* Instruction: Return exactly the listing's lines, from its first line to the line holding "long bottom edge.", ends included.

※

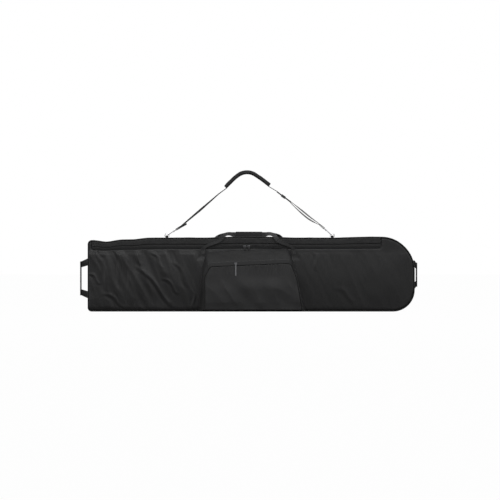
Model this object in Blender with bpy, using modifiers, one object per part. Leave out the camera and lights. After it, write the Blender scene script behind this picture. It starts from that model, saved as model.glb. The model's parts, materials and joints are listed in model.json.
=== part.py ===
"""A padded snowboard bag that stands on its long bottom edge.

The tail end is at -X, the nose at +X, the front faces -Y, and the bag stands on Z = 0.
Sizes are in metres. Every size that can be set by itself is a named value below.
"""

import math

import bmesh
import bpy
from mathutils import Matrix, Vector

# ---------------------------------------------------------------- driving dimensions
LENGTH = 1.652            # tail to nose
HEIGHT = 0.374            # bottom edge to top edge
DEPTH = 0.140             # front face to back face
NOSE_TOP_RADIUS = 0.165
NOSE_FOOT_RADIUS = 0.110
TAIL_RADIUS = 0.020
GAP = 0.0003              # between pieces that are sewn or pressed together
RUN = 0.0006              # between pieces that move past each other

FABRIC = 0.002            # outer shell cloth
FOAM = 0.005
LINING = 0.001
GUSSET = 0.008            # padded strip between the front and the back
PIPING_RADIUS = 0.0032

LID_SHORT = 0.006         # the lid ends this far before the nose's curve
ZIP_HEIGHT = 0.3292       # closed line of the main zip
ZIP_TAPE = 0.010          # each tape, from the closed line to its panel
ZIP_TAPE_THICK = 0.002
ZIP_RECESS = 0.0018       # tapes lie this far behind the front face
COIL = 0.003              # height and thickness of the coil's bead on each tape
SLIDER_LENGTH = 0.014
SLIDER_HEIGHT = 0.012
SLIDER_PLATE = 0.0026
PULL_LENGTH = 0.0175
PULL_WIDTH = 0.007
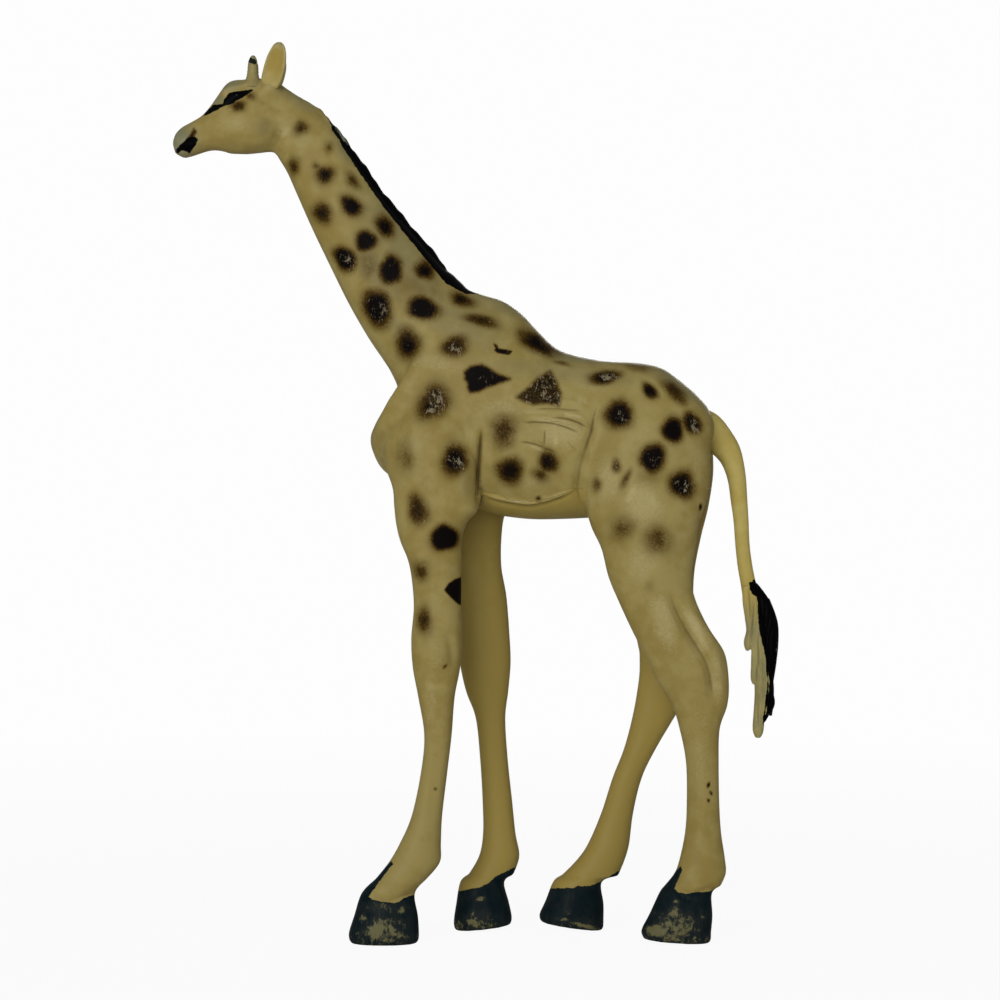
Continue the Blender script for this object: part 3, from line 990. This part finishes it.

※

* Full response:
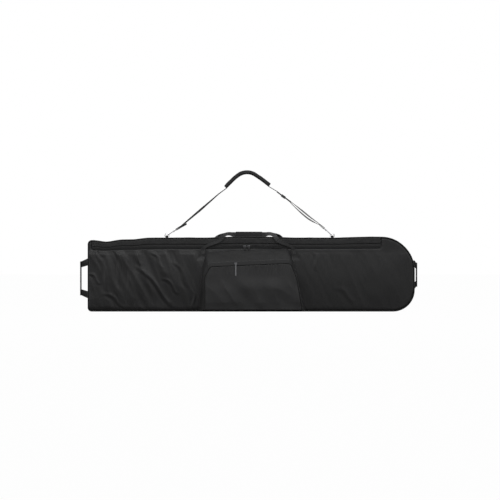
Model this object in Blender with bpy, using modifiers, one object per part. Leave out the camera and lights. After it, write the Blender scene script behind this picture. It starts from that model, saved as model.glb. The model's parts, materials and joints are listed in model.json.
=== part.py ===
"""A padded snowboard bag that stands on its long bottom edge.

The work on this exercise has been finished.